Reece Terris (10/11/11)

November 10, 2011

Reece Terris, Bridge, 2006.

Reece Terris is a practicing artist living and working in Vancouver, British Columbia. through his experience in the construction industry both in Canada and abroad, Terris has developed strong interests in the conceptual meanings of private and public space. Drawn to architecture and visual art, he pursued studies in fine arts at Simon Fraser University and maintained his construction business and established his exhibition practice, which allowed more experimental possibilities for three-dimensional work. More…

Terris’s work spans a variety of media, including sculpture, performance, installation, and photography – allowing him to examine the relationship between constructed architectural spaces and our common experiences and encounters within them. He is interested in exploring how repetitive patterns in planning and design become subconscious cues for social conduct. Through an amplification or shift in the primary function of an initial design, he reconsiders utility in both object and place and challenges perception and interaction within public space.

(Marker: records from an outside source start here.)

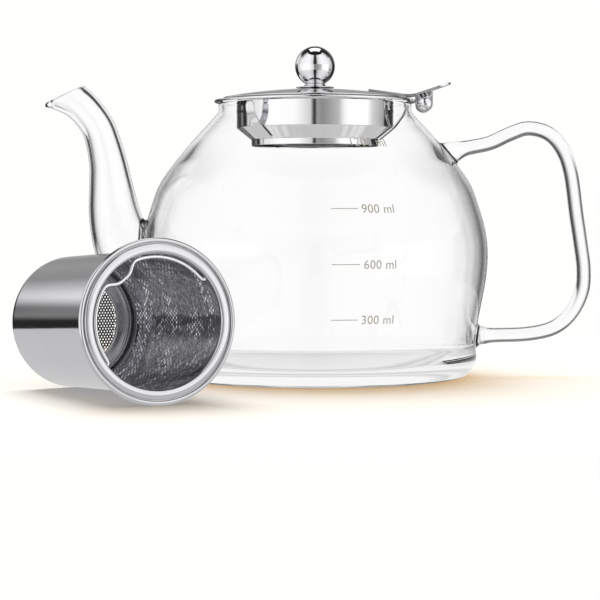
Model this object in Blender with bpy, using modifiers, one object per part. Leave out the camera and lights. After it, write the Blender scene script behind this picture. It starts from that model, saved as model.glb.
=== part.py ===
"""Glass teapot with a hinged steel lid on a drop-in collar, and a removable tea infuser with a folding bail.

Frame: the origin is the centre of the pot's flat base, +Z is up, and +X points to the handle and the lid's
hinge. The infuser lies on the same surface, in front of the spout, with its mouth towards -Y.
"""

import math

import bmesh
import bpy
from mathutils import Matrix, Vector

MM = 0.001
GAP = 0.3 * MM  # what touching pieces keep between them

# Glass body: a flat-based globe with a short neck. Its outside runs through these radii and heights.
RIM_TOP = 112.8 * MM
NECK_RADIUS = 39.9 * MM
GLASS_WALL = 1.9 * MM
RIM_ROUNDING = GLASS_WALL / 2
FLOOR_THICKNESS = 5.0 * MM
BODY_OUTSIDE = [
    (39.9, 109.6),
    (41.4, 107.4),
    (50.0, 97.2),
    (56.3, 91.0),
    (63.5, 80.6),
    (67.9, 69.5),
    (70.5, 59.8),
    (71.4, 51.0),
    (70.7, 40.5),
    (68.6, 29.0),
    (66.7, 19.0),
    (66.0, 13.6),
    (67.0, 8.8),
    (65.6, 3.7),
]
BASE_EDGE = (62.6 * MM, 0.9 * MM)
BASE_RADIUS = 59.5 * MM
INSIDE_FOOT = [(57.5, 5.0), (62.0, 6.6), (63.8, 10.2)]  # the inside's rounding from the floor to the wall
INSIDE_FOOT_TOP = 14.0 * MM

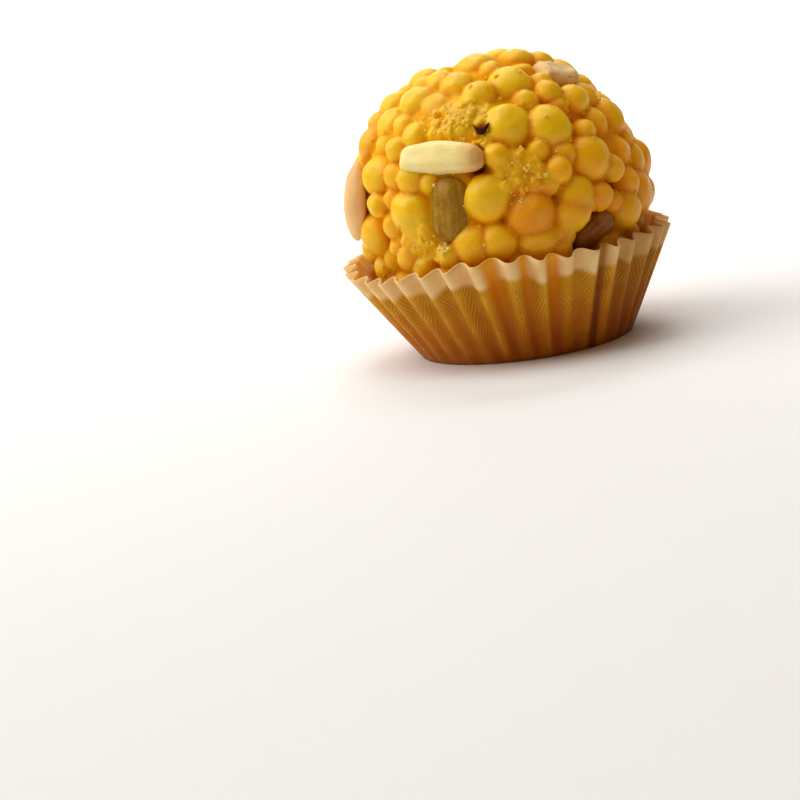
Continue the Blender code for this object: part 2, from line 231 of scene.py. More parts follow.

Recent works include Another False Front at Western Front Gallery in Vancouver (2009), an architectural intervention where an adaptation of the existing western false front (or commercial false front) has been added to in order to emphasize Vancouver’s long running upswing in the real estate market and subsequent boom economy.

Ought Apartment, commissioned by and installed at the Vancouver Art Gallery (2009) was a six-storey installation featuring six fullscale apartments stacked one upon the other. Each apartment level was fully furnished exclusively with original items from the 1950s though to the present decade and included a kitchen, living room and bathroom. Each floor represented the look of a particular decade, becoming emblematic of that period’s interior design and domestic living, and calling attention to the cyclical nature of fashion.

Bridge (Wooden Arch) (2006) was a functioning sculptural work reaching approximately four stories in height and spanning thirty-seven feet across, connecting two residential properties. The bridge arched across the property line from the upper balcony of one home up and over the roof of the neighbouring house, landing on its upper back veranda. Access to the bridge was offered twenty-four hours a day to visitors during the six-week period of the exhibition until the bridge was dismantled.

Reece Terris’s work has been exhibited throughout Canada and the United States.